Rising: the Great Continental Empire, clerics (all religions), disciples of Balance, wizards, warriors, thieves, elves, dwarfs, halflings, guilds

Eventually the Church of Pure Truth succumbed to the arrogance and corruption endemic to all powerful institutions. The formerly professional witch hunter corps became lax and easily bribable, thus losing all moral authority. A series of rebellions ended the authority of the Church, and the last witch hunters disappeared into history.

With that, the Fourth Age came to an end, and a new spirit of cooperation, consolidation, and (alas) imperialism rose across the Continent.

The Great Continental Empire

Coinciding with the fall of the Church, the Great Continental Empire, also called the Aquilan Empire after its original capitol Aquila in the far West, conquered all Church domains. It reached an “agreement” with the Southlands to not invade if the Southlands paid tribute, and built its new capitol Cordius within striking distance of the South, West, and Central regions to consolidate its empire. The Northlands resist the Empire for now, but it’s only a matter of time.

Conquest halted when the Empire met the Eastern Hegemony, a coalition of powerful Eastern princes united by Mitraism and a distaste for the West.

Clerics of All Religions

After the fall of the witch-hunters, clerics of all religions, Canonists and non-Canonists alike, experienced a renaissance. Having codified and reformed their doctrines, they once again, with the blessings of their gods, set out among the people to heal the sick and smite the unholy.

The rise of the Great Continental Empire coincided with the rise of its gods, the Imperial Pantheon.
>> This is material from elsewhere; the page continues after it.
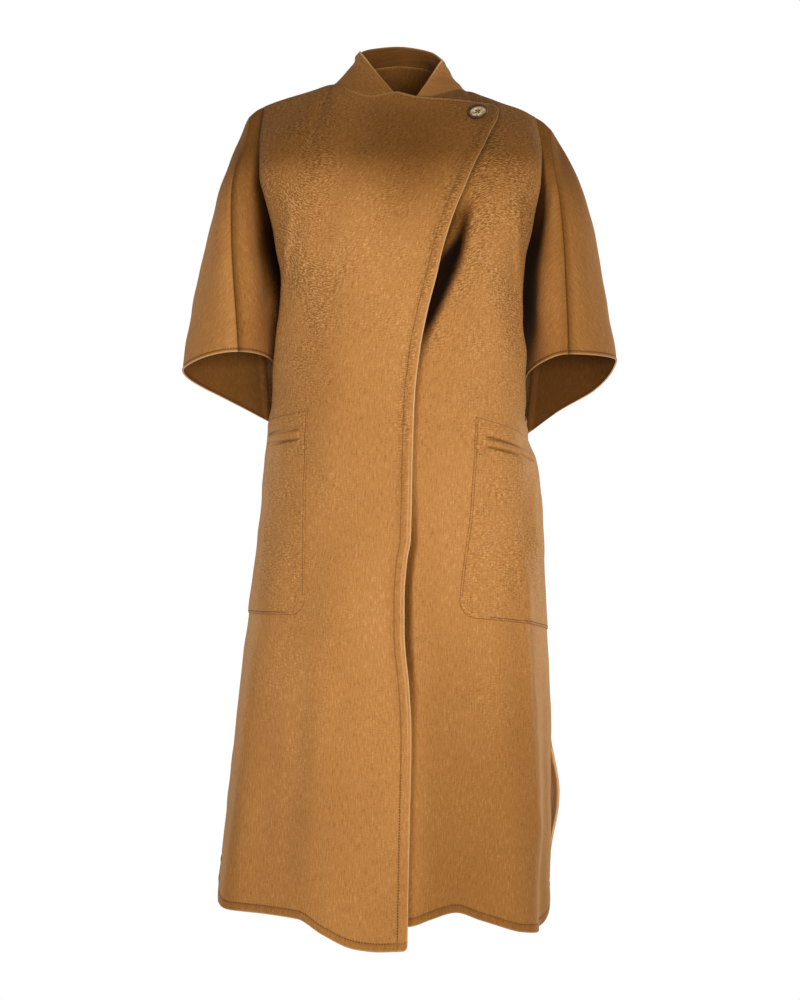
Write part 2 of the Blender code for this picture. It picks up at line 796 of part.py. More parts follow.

Originally consisting only of Menrva the Wise Maiden, Tinius the Sky Father, and Uni the All-Mother, the pantheon assimilated gods from the lands it conquered.

One of the most notable of these foreign gods was Sol Invictus, a version of Mitra stripped of Eastern values that did not suit the Empire. Nevertheless the cult of Sol Invictus eventually began to outshine the Supreme Triad of Menrva, Tinius, and Una as the god of civilization, oaths, and the sun.

Wizards

No longer hunted, surviving sorcerers came together, reluctantly, to pool their knowledge and organize against future persecution. This Guild of Wizards established standards for conduct (often more honored in the breach than the observance), a mutual aid society (which quickly fell apart), and an established canon of spells for the newly christened “Wizards”. Unearthed treatises taught Wizards how to memorize their spells; once memorized, spells are retained indefinitely.
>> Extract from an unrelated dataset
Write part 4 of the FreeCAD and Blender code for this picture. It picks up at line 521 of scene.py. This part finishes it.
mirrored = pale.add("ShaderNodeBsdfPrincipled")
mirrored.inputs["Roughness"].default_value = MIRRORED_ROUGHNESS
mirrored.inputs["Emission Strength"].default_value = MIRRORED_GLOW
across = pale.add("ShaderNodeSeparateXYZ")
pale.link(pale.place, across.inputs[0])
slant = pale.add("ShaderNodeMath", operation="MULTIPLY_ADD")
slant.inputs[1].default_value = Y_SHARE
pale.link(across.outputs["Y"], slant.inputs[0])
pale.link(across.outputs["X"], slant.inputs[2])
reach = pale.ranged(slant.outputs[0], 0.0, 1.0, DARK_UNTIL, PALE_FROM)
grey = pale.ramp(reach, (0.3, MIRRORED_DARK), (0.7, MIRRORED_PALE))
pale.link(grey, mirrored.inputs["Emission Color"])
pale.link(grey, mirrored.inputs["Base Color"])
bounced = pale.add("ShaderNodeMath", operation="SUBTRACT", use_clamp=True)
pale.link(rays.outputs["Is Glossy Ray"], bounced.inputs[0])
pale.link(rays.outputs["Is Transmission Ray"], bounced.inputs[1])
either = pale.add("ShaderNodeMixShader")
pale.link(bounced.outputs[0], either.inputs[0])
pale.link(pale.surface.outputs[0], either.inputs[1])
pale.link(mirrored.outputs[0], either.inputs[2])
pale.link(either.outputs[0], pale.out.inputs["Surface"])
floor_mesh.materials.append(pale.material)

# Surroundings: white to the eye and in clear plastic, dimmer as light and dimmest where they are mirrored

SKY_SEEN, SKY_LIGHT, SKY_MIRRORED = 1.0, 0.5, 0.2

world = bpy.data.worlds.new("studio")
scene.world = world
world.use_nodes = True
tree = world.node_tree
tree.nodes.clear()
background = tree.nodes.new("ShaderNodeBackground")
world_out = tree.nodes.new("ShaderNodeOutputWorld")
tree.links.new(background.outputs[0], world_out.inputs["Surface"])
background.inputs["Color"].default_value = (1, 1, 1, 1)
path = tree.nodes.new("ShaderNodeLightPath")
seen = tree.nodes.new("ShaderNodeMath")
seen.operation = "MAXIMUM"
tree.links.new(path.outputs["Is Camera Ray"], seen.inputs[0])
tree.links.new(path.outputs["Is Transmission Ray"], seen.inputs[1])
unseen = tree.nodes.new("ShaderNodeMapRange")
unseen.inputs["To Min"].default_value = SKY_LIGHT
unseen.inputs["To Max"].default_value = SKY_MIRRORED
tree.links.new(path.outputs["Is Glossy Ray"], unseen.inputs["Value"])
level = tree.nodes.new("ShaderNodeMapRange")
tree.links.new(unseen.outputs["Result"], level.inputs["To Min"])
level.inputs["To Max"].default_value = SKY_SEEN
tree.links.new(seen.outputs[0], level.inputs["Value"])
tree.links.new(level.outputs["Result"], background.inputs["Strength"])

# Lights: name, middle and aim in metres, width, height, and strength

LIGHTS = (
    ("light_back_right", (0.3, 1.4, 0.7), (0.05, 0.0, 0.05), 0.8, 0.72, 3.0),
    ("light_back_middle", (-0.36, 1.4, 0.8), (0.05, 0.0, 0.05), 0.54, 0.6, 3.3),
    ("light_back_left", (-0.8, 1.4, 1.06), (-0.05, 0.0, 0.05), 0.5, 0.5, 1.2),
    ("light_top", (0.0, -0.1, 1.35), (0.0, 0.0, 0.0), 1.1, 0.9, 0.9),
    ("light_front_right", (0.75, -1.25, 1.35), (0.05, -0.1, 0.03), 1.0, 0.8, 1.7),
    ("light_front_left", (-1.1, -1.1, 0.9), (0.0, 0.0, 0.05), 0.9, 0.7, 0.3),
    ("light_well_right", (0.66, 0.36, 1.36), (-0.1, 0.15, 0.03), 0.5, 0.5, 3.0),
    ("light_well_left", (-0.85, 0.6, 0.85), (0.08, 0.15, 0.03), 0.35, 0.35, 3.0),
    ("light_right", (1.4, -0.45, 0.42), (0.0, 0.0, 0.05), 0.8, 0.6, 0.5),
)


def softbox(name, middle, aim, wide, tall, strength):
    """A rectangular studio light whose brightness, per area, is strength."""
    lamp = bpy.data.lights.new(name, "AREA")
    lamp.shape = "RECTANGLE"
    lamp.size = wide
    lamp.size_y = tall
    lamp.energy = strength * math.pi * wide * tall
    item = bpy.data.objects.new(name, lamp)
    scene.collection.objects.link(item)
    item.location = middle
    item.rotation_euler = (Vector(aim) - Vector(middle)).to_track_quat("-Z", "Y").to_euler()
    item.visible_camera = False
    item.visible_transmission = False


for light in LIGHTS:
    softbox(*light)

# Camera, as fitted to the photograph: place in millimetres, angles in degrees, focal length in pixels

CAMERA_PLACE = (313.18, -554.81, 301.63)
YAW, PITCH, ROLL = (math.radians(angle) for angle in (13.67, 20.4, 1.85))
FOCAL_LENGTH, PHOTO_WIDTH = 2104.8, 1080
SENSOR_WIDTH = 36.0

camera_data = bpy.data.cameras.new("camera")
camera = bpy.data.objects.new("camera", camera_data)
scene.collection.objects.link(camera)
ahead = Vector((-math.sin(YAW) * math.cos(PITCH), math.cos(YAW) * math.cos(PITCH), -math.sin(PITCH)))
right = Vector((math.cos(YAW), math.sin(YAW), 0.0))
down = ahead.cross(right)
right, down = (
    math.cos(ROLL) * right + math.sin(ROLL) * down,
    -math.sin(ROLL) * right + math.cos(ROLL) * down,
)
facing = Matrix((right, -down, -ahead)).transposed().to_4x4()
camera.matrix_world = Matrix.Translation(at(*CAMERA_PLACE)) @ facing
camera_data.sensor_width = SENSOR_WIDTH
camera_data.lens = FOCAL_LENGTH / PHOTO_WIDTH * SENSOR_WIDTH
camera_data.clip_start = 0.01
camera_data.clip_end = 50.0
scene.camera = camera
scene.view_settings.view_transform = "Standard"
Each Wizard also has a supernatural Patron, either an ascended Arcanist of a prior age or something less savory.

Warriors

A Warriors’ Guild also formed, bringing together mercenaries, monster-hunters, and assorted masters of the blade. Like the Wizards, they concentrated on teaching younger folks the art of combat, formalizing styles and schools, and providing a refuge for warriors down on their luck or too old to fight.

These Warriors’ Guilds presaged the eventual Adventerers’ Guilds that sprang up in the Earldom of Bergarus Vale.

Thieves

Following the Clerics, Wizards, and Warriors, the Thieves too organized … into mostly local crime syndicates. Each syndicate developed its own secret language called Thieves’ Cant which rendered conversations impenetrable to outsiders (like the newly professionalized city guards) and its own hierarchical structure. Thieves also developed specialties, like traditional theft and second-story work, confidence scams, spying, and assassination.

Notably, any thief not affiliated with a syndicate could expect anything from harassment to outright murder if they refused to join or failed to pay their dues. Syndicates also policed their own members to avoid clashes within or between syndicates, and to enable the wealthiest members of society to pay a “protection fee” and avoid more costly forms of crime.

Merchants

Other professions, notably the Merchants, formed their own mostly local guilds.

The Merchants’ Guilds often cornered the market on all financial services, including banking, precious metals, real estate, and loans. On one hand, this stabilized currency and gave consumers (a new word) one-stop shopping. On the minus side, with no competition the prices for various services rose as much as the market would bear. Most prices cited gold, not silver.

The Elder Peoples (again)

During the Fifth Age, dwarfs began to come down from their mountains, elves from their forests, and halflings from their hidden villages. While humans still dominated most of the world, the Elder Peoples began to mingle with them more freely.

The Eastlands in the Fifth Age

The East did not remain isolated from the rest of the Continent.

The Passing of the Magi

With the appearance of true Clerics of Mitra and other gods, and the arrival of Wizards in the East, the old Magi caste began to fade away. The magically gifted chose either the path of the amoral Arcane or the ethically pure Divine. Few remained to carry on the way of the Magi.

The Rise of Balance

With the Continent becoming ever more divided between Law and Chaos, the Disciples of Balance spread across the Continent once more. Those of a conspiratorial bent regard them as agents of a foreign religion trying to overthrow the social order. More sober investigations indicate the Disciples stabilize most regimes, except for those with an excess of Law or Chaos.

Empire and Hegemony

The Eastern Hegemony united against the Continental Empire during its initial expansion. For centuries relations between the two have been virtually nonexistent. Yet in recent decades the Imperial Court has made overtures to normalize relations with the Prince of Sahr and the Caliph of Trikaya, the two most important princedoms of the Hegemony.